Radio West enters the fray over the War on Women by hosting historian Nancy Cohen to take listeners back to what she says are the roots of the sexual divide in today’s politics—the sexual revolution of 40 years earlier.—RadioWest
Rantosphere
Blogger Bob Aagard asks us to imagine a bizarro-Utah known as Uathia and asks what conservatives would think of how the corrupt liberals of this magical land conduct the state’s business.—The World According to Me
The Long View:
From the CW’s cover story “The Mysterious Mr. Smith,” comes the tale of the strange rise to power of Brad Smith, a former prosecutor who once cut an incredibly lenient deal with Bruce Jeppesen, a man prominent in the local LDS congregation, who had been raping his 12-year-old daughter. Smith, since the controversial case, has risen to become the superintendent of the Ogden School District.

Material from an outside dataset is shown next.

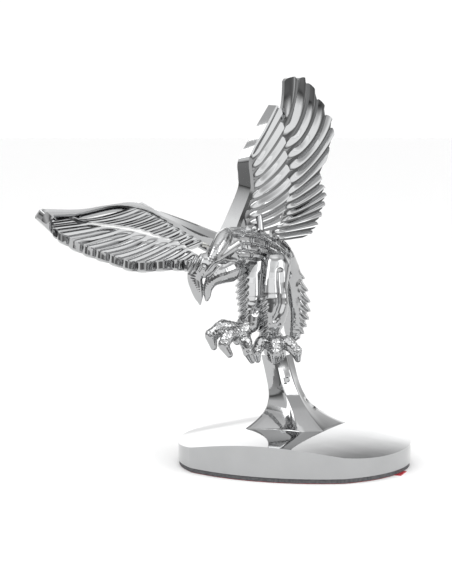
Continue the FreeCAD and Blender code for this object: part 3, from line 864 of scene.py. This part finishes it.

“By the time Jeppesen was sentenced on two second-degree-felony counts of child sexual abuse on Jan. 8, 2008, Smith had been replaced by Deputy Attorney General Kristine Knowlton, called in by Box Elder County to take over the case because of concerns among various agencies about its irregularities. She told the court that Jeppesen’s confession, supposedly an act of contrition, was ‘cloaked in secrecy and deception, and as a result of that, the damage to the victim and her family has been extraordinary. It is as if someone lobbed a grenade into the [Anderson] household, blew up the victim’ and her mother and sister.”—Salt Lake City Weekly.